Salt Lake City—Education is changing. As many industries in the Beehive State complain their advancement is being held back by workforce shortages, many look toward education to cure their ills—if not now, then in the future. Just last year, Governor Gary Herbert kicked off an initiative called Talent Ready Utah, which aims to connect educators with the industries hungry for their help.

Stackable degrees, pathway programs, apprenticeships and other initiatives have also rolled out in Utah in the past several years, aiming to help students take advantage of new pathways to success that may not saddle them with debt, or that may allow them to get a job directly out of their program.

A group of more than 20 educators and industry professionals met Tuesday morning at Holland & Hart’s downtown office as part of Utah Business’ annual Education Roundtable. The shifting landscape of education and how these new pathways and programs fit into traditional education models—and what they bring to the table—was top of the mind for many in attendance. In tweaking ways to adequately preparing our future workforce, what can educators, counselors, and the business community do?

“It takes a village,” said Melisa Stark, employer initiatives program manager at the Department of Workforce Services. “That’s why it’s really important that we all work together to enhance those opportunities and create more opportunities, using avenues through the Chamber, using avenues through Talent Ready Utah, to create those additional work-based learning opportunities.”

Work-based learning, through interning or job shadowing, is primarily important because young students are otherwise hindered by their age and other factors if they want to see what the industry they may enter is like. Students can learn intangible qualities that employers highly value—like, said Tami Pyfer, education advisor to Gov. Herbert, teamwork, social intelligence, time or project management skills, critical thinking and problem-solving—while “on the job.” Those skills can provide a valuable background for students who want to work in skilled fields, said Brian Olmstead, CTE coordinator for the Utah State Board of Education.

“We feel like the ultimate career and technical education (CTE) experience is a student who had a course and then they go and have an internship, a work-based learning experience, with an employer… I think my employability skills came from my dad,” Olmstead said. “But some people don’t have that kind of environment, so you learn that [through work-based learning] instead.”

But scaling CTE through job-shadowing or internship is difficult, continued Olmstead, because you have to continue bringing more and more employers on board. And that takes a serious commitment from the business community in training the next generation of workers.

Maybe just as difficult is making sure that student counselors are even aware of all the internships and work-based learning opportunities available to their students. Bob Peterson, vice president of student services as Uintah Basin Technical College, said that the alignment in Uintah Basin is nearly perfect due to the physical proximity of the high school, technical college and university—and yet, still, counselors can be overwhelmed purely due to the ratio of counselors to students (1: 300 or so, said Peterson).

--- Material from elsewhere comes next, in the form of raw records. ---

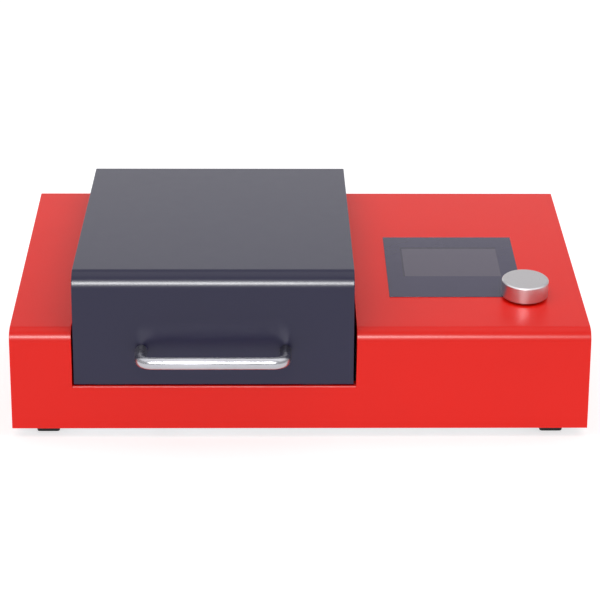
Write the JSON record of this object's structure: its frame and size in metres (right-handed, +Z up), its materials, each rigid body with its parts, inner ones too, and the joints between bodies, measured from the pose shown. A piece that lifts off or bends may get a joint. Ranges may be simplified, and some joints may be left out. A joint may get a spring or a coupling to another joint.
{
  "type": "uv post-curing unit",
  "caption": "Bench-top curing unit: sheet-metal housing with a sloping deck, hinged hood over a lit glass-floored chamber, display panel and turning dial.",
  "frame": {"origin": "middle of the outline seen from above, on the surface under the feet", "axes": "+X to the right along the front, +Y to the back, +Z up"},
  "size_m": [0.485, 0.329, 0.1598],
  "materials": {
    "red_coat": "satin powder coat with a fine orange peel",
    "slate_coat": "satin powder coat with a fine orange peel",
    "zinc_sheet": "zinc-plated sheet",
    "stainless": "satin ground stainless steel",
    "turned_aluminium": "fine turned and clear anodised, bright chamfer",
    "bright_aluminium": "bright rolled reflector sheet",
    "plain_aluminium": "extruded, natural",
    "black_rubber": "matt",
    "clear_glass": "polished, clear",
    "window_film": "glossy printed front film",
    "circuit_board": "solder resist",
    "white_board": "white solder resist on an aluminium core",
    "diode": "ceramic package with a clear lens",
    "screen": "liquid-crystal screen, switched off",
    "black_plastic": "fine moulded grain",
    "gloss_black": "polished moulding",
    "zinc_screw": "zinc-plated",
    "black_screw": "black oxide",
    "contact_brass": "nickel-plated tips",
    "perforated_case": "plain sheet case"
  },
  "bodies": {
    "housing": {"housing_shell": "red_coat", "base_plate": "zinc_sheet", "rear_panel": "red_coat", "rear_panel_screws": "zinc_screw", "base_screws": "zinc_screw", "foot_front_left": "black_rubber", "foot_front_right": "black_rubber", "foot_rear_left": "black_rubber", "foot_rear_right": "black_rubber", "chamber_tub": "bright_aluminium", "chamber_rail_left": "zinc_sheet", "chamber_rail_right": "zinc_sheet", "rail_screws": "zinc_screw", "chamber_glass": "clear_glass", "lower_heat_sink": "plain_aluminium", "lower_lamp_board": "white_board", "lower_diodes": "diode", "partition_panel": "zinc_sheet", "hood_buffers": "black_rubber", "reed_switch": "black_plastic", "hinge_fixed_leaf": "stainless", "hinge_pin": "stainless", "hinge_fixed_screws": "zinc_screw", "display_overlay": "window_film", "display_module": "screen", "control_board": "circuit_board", "driver_board": "circuit_board", "board_standoffs": "contact_brass", "board_screws": "zinc_screw", "encoder_body": "stainless", "encoder_nut": "zinc_screw", "fan_frame": "black_plastic", "fan_guard": "stainless", "fan_screws": "black_screw", "inlet_body": "black_plastic", "inlet_contacts": "contact_brass", "inlet_screws": "black_screw", "power_supply": "perforated_case", "supply_terminals": "black_plastic"},
    "hood": {"hood_shell": "slate_coat", "hood_handle": "stainless", "handle_screws": "zinc_screw", "hinge_hood_leaf": "stainless", "hinge_hood_screws": "zinc_screw", "upper_heat_sink": "plain_aluminium", "upper_lamp_board": "white_board", "upper_diodes": "diode", "reflector_tray": "bright_aluminium", "hood_glass": "clear_glass", "tray_nuts": "zinc_screw", "hood_magnet": "stainless"},
    "plunger": {"encoder_plunger": "black_plastic"},
    "dial": {"dial_knob": "turned_aluminium", "encoder_shaft": "stainless", "knob_set_screw": "black_screw"},
    "fan": {"fan_rotor": "black_plastic"},
    "rocker": {"power_rocker": "gloss_black"},
    "drawer": {"fuse_drawer": "black_plastic", "fuse": "clear_glass"}
  },
  "joints": [
    {"name": "hood_hinge", "type": "hinge", "parent": "housing", "child": "hood", "pos_m": [-0.0726, 0.16036, 0.13302], "axis": [-1, 0, 0], "range_deg": [0, 78]},
    {"name": "dial_press", "type": "slide", "parent": "housing", "child": "plunger", "axis": [0, 0.1426, -0.9898], "range_m": [0, 0.0005], "stiffness_N_per_m": 6000},
    {"name": "dial_turn", "type": "hinge", "parent": "plunger", "child": "dial", "pos_m": [0.1933, -0.06109, 0.10337], "axis": [0, -0.1426, 0.9898], "continuous": true},
    {"name": "fan_spin", "type": "hinge", "parent": "housing", "child": "fan", "pos_m": [0.184, 0.1435, 0.0696], "axis": [0, 1, 0], "continuous": true},
    {"name": "rocker_tilt", "type": "hinge", "parent": "housing", "child": "rocker", "pos_m": [0.0971, 0.1575, 0.0791], "axis": [0, 0, -1], "range_deg": [0, 16]},
    {"name": "drawer_slide", "type": "slide", "parent": "housing", "child": "drawer", "axis": [0, 1, 0], "range_m": [0, 0.016]}
  ]
}
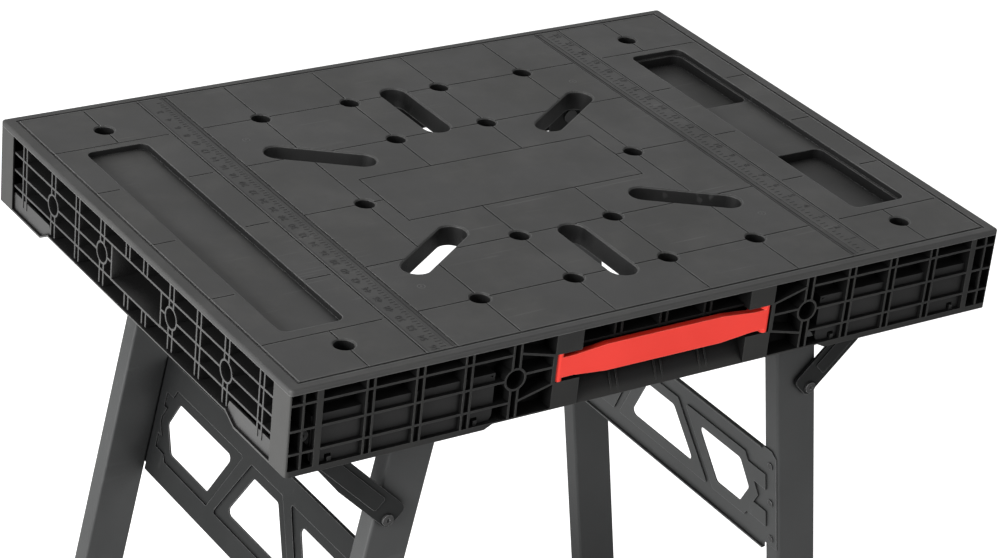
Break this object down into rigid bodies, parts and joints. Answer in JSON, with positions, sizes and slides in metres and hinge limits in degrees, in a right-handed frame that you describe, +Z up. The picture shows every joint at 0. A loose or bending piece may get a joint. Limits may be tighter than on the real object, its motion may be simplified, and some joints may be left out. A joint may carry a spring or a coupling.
{
  "type": "folding workbench",
  "caption": "Folding workbench with a ribbed moulded top, clamp slots, dog holes, tool trays, a carrying handle and two steel leg pairs that fold flat under the top.",
  "frame": {"origin": "on the floor, under the centre of the worktop", "axes": "+X along the length of the top, towards the end with the two deep pockets; -Y towards the side with the carrying handle; +Z up"},
  "size_m": [0.824, 0.6, 0.78],
  "materials": {
    "moulded_top": "matte",
    "red_grip": "satin",
    "dark_steel": "satin powder coat",
    "zinc": "bright zinc",
    "nylon": "matte",
    "foot_rubber": "matte"
  },
  "bodies": {
    "worktop": {"worktop_deck": "moulded_top", "deck_ribs": "moulded_top", "front_side": "moulded_top", "back_side": "moulded_top", "left_end": "moulded_top", "right_end": "moulded_top", "front_left_bracket": "dark_steel", "back_left_bracket": "dark_steel", "front_right_bracket": "dark_steel", "back_right_bracket": "dark_steel", "bracket_screws": "zinc", "stay_pivot_rivets": "zinc"},
    "handle": {"carry_handle": "red_grip"},
    "left_pins": {"left_pivot_pins": "zinc", "left_pivot_spacers": "nylon"},
    "left_leg_frame": {"left_front_leg": "dark_steel", "left_back_leg": "dark_steel", "left_brace_panel": "dark_steel", "left_panel_rivets": "zinc", "left_front_foot": "foot_rubber", "left_back_foot": "foot_rubber"},
    "left_stays": {"left_front_stay": "dark_steel", "left_back_stay": "dark_steel", "left_stay_rivets": "zinc"},
    "right_pins": {"right_pivot_pins": "zinc", "right_pivot_spacers": "nylon"},
    "right_leg_frame": {"right_front_leg": "dark_steel", "right_back_leg": "dark_steel", "right_brace_panel": "dark_steel", "right_panel_rivets": "zinc", "right_front_foot": "foot_rubber", "right_back_foot": "foot_rubber"},
    "right_stays": {"right_front_stay": "dark_steel", "right_back_stay": "dark_steel", "right_stay_rivets": "zinc"}
  },
  "joints": [
    {"name": "handle_pull", "type": "slide", "parent": "worktop", "child": "handle", "axis": [0, -1, 0], "range_m": [0, 0.014]},
    {"name": "left_pin_slide", "type": "slide", "parent": "worktop", "child": "left_pins", "axis": [-1, 0, 0], "range_m": [0, 0.1519]},
    {"name": "left_fold", "type": "hinge", "parent": "left_pins", "child": "left_leg_frame", "pos_m": [-0.21551, 0, 0.7305], "axis": [0, -1, 0], "range_deg": [0, 100]},
    {"name": "left_stay_swing", "type": "hinge", "parent": "worktop", "child": "left_stays", "pos_m": [-0.3744, 0, 0.705], "axis": [0, -1, 0], "range_deg": [0, 48.6]},
    {"name": "right_pin_slide", "type": "slide", "parent": "worktop", "child": "right_pins", "axis": [1, 0, 0], "range_m": [0, 0.1]},
    {"name": "right_fold", "type": "hinge", "parent": "right_pins", "child": "right_leg_frame", "pos_m": [0.21562, 0, 0.7299], "axis": [0, 1, 0], "range_deg": [0, 66]},
    {"name": "right_stay_swing", "type": "hinge", "parent": "worktop", "child": "right_stays", "pos_m": [0.3744, 0, 0.705], "axis": [0, 1, 0], "range_deg": [0, 32]}
  ],
  "couplings": [
    {"joint": "left_pin_slide", "follows": "left_fold", "m_per_rad": 0.086981},
    {"joint": "left_stay_swing", "follows": "left_fold", "ratio": 0.48503},
    {"joint": "right_pin_slide", "follows": "right_fold", "m_per_rad": 0.086704},
    {"joint": "right_stay_swing", "follows": "right_fold", "ratio": 0.48459}
  ]
}
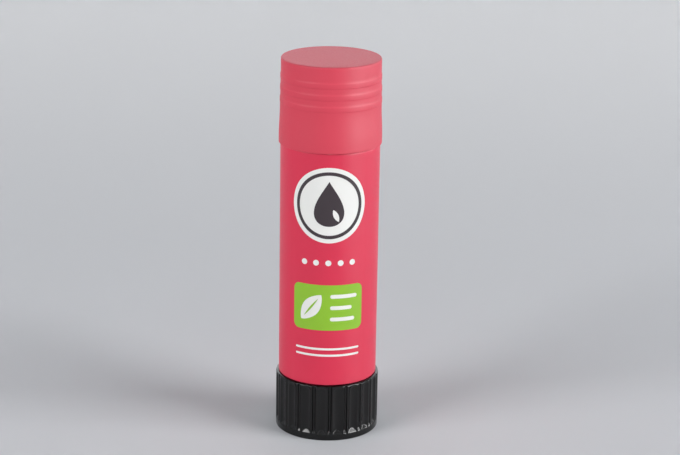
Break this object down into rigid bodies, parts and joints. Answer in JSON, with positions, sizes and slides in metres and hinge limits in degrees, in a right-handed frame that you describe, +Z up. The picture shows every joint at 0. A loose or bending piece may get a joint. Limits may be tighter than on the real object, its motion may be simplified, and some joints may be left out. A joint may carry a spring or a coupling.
{
  "type": "glue stick",
  "caption": "Twist-up glue stick standing on a fluted twist knob, with a round barrel, a screw-driven cup that raises the glue, and a pull-off cap.",
  "frame": {"origin": "middle of the knob's underside, where the stick stands", "axes": "+Z up along the stick from knob to cap; the printed front faces -Y"},
  "size_m": [0.0264, 0.0264, 0.0971],
  "materials": {
    "barrel_plastic": "glossy moulded red plastic with a printed front",
    "knob_plastic": "moulded black plastic, half gloss",
    "spindle_plastic": "moulded natural plastic",
    "cup_plastic": "moulded white plastic",
    "glue": "waxy off-white adhesive",
    "cap_plastic": "moulded red plastic with a fine satin surface"
  },
  "bodies": {
    "barrel": {"barrel": "barrel_plastic"},
    "knob": {"twist_knob": "knob_plastic", "screw_spindle": "spindle_plastic"},
    "cup": {"glue_cup": "cup_plastic", "glue": "glue"},
    "cap": {"cap": "cap_plastic"}
  },
  "joints": [
    {"name": "knob_turn", "type": "hinge", "parent": "barrel", "child": "knob", "pos_m": [0, 0, 0], "axis": [0, 0, 1], "range_deg": [0, 5400]},
    {"name": "cup_lift", "type": "slide", "parent": "barrel", "child": "cup", "axis": [0, 0, 1], "range_m": [0, 0.06]},
    {"name": "cap_pull", "type": "slide", "parent": "cup", "child": "cap", "axis": [0, 0, 1], "range_m": [0, 0.03]}
  ],
  "couplings": [
    {"joint": "knob_turn", "follows": "cup_lift", "rad_per_m": 1570.8}
  ]
}
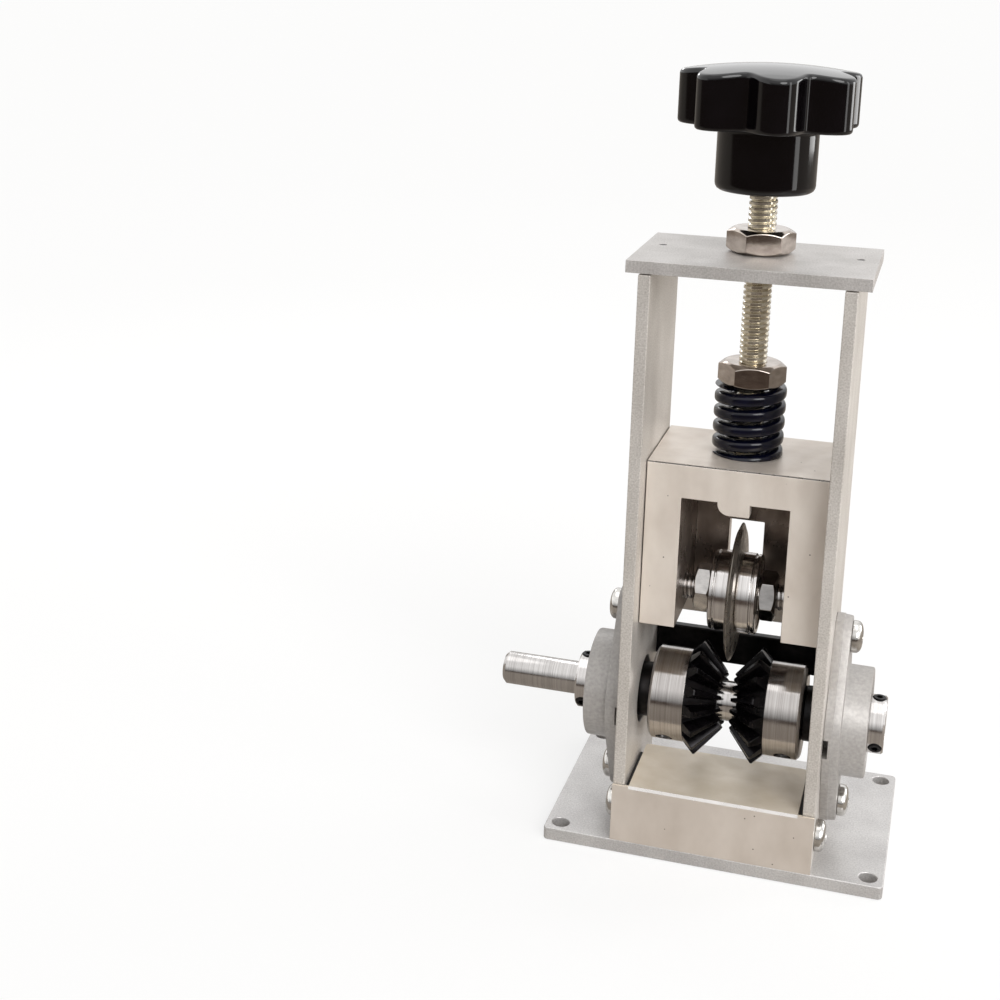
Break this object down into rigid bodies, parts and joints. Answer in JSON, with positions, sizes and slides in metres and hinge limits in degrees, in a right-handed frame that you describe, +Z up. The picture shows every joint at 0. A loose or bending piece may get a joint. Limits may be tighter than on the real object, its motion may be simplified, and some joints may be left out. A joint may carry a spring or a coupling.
{
  "type": "manual wire stripping machine",
  "caption": "Bench wire stripper: toothed feed wheels on a drive shaft under a round blade, in a sliding block set by a sprung hand screw with a star knob.",
  "frame": {"origin": "centre of the base plate's underside, in the middle of its four mounting holes", "axes": "+X along the drive shaft to its plain end (the drive end points to -X), +Y to the back where the cable comes out, +Z up along the hand screw"},
  "size_m": [0.12, 0.068, 0.232],
  "materials": {
    "base_aluminium": "matte natural anodised aluminium",
    "plate_aluminium": "matte anodised aluminium, slightly warm grey",
    "block_aluminium": "milled, uncoated, warm tone",
    "cast_grey": "matte grey die casting",
    "chrome_screw": "bright nickel plate",
    "nut_nickel": "nickel-plated steel",
    "thread_zinc": "yellowish zinc-plated steel",
    "ring_steel": "ground bearing steel",
    "shaft_steel": "turned steel",
    "black_steel": "black oxide, slightly glossy",
    "blade_steel": "hardened ground steel",
    "spring_steel": "blue-black lacquered spring steel",
    "knob_plastic": "glossy black phenolic plastic",
    "brass": "turned",
    "seal_rubber": "matte"
  },
  "bodies": {
    "frame": {"base_plate": "base_aluminium", "base_block": "base_aluminium", "left_side_plate": "plate_aluminium", "right_side_plate": "plate_aluminium", "top_plate": "plate_aluminium", "top_dowels": "black_steel", "base_screws": "chrome_screw", "block_screws": "chrome_screw", "flange_screws": "chrome_screw", "cable_rest": "black_steel", "rest_pins": "black_steel", "lock_nut": "nut_nickel", "left_housing": "cast_grey", "right_housing": "cast_grey", "left_outer_ring": "ring_steel", "right_outer_ring": "ring_steel", "left_seals": "seal_rubber", "right_seals": "seal_rubber", "left_balls": "ring_steel", "right_balls": "ring_steel"},
    "feed_shaft": {"drive_shaft": "shaft_steel", "left_feed_wheel": "black_steel", "right_feed_wheel": "black_steel", "left_sleeve": "black_steel", "right_sleeve": "black_steel", "left_inner_ring": "ring_steel", "right_inner_ring": "ring_steel", "ring_set_screws": "black_steel", "hub_set_screws": "black_steel"},
    "spring_seat": {"pressure_spring": "spring_steel"},
    "screw": {"hand_screw": "thread_zinc", "spring_nut": "nut_nickel", "keeper_nut": "nut_nickel", "star_knob": "knob_plastic", "knob_insert": "brass"},
    "blade_block": {"sliding_block": "block_aluminium", "blade_axle": "shaft_steel", "axle_nuts": "ring_steel", "left_race": "ring_steel", "right_race": "ring_steel", "axle_spacer": "ring_steel", "roller_balls": "ring_steel"},
    "blade_roller": {"blade": "blade_steel", "left_roller": "ring_steel", "right_roller": "ring_steel", "roller_shields": "blade_steel"}
  },
  "joints": [
    {"name": "feed_spin", "type": "hinge", "parent": "frame", "child": "feed_shaft", "pos_m": [0, -0.0085, 0.042], "axis": [1, 0, 0], "continuous": true},
    {"name": "screw_travel", "type": "slide", "parent": "frame", "child": "spring_seat", "axis": [0, 0, 1], "range_m": [-0.004, 0.02]},
    {"name": "knob_turn", "type": "hinge", "parent": "spring_seat", "child": "screw", "pos_m": [0, -0.0065, 0.2], "axis": [0, 0, 1], "range_deg": [-901, 4501]},
    {"name": "blade_float", "type": "slide", "parent": "spring_seat", "child": "blade_block", "axis": [0, 0, 1], "range_m": [0, 0.004], "stiffness_N_per_m": 6000, "springref_m": -0.003, "deforming": ["pressure_spring"]},
    {"name": "blade_spin", "type": "hinge", "parent": "blade_block", "child": "blade_roller", "pos_m": [0, -0.0085, 0.0775], "axis": [1, 0, 0], "continuous": true}
  ],
  "couplings": [
    {"joint": "knob_turn", "follows": "screw_travel", "rad_per_m": 3927}
  ]
}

So, Uintah Basin Technical College is trying to pick up the slack.

“We’re trying to help with the articulation of the courses and the pathways to help inform [our students] and bring them more education. We’ve had opportunities to invite parents in with their students, too,” he said. “I think the counselors appreciated us coming to them and seeing that articulation with high school pathways and certificate programs.”

“We’ve come a long ways in our counselor-student ratios, but they could be better, I’m sure,” said Jason Skidmore, CTE director of Jordan School District. “We’ve taken the initiative to hire additional employees who focus solely on work-based learning internship opportunities, job shadows, to try to take some of that off of what the counselors have to do. They have other things to focus on.”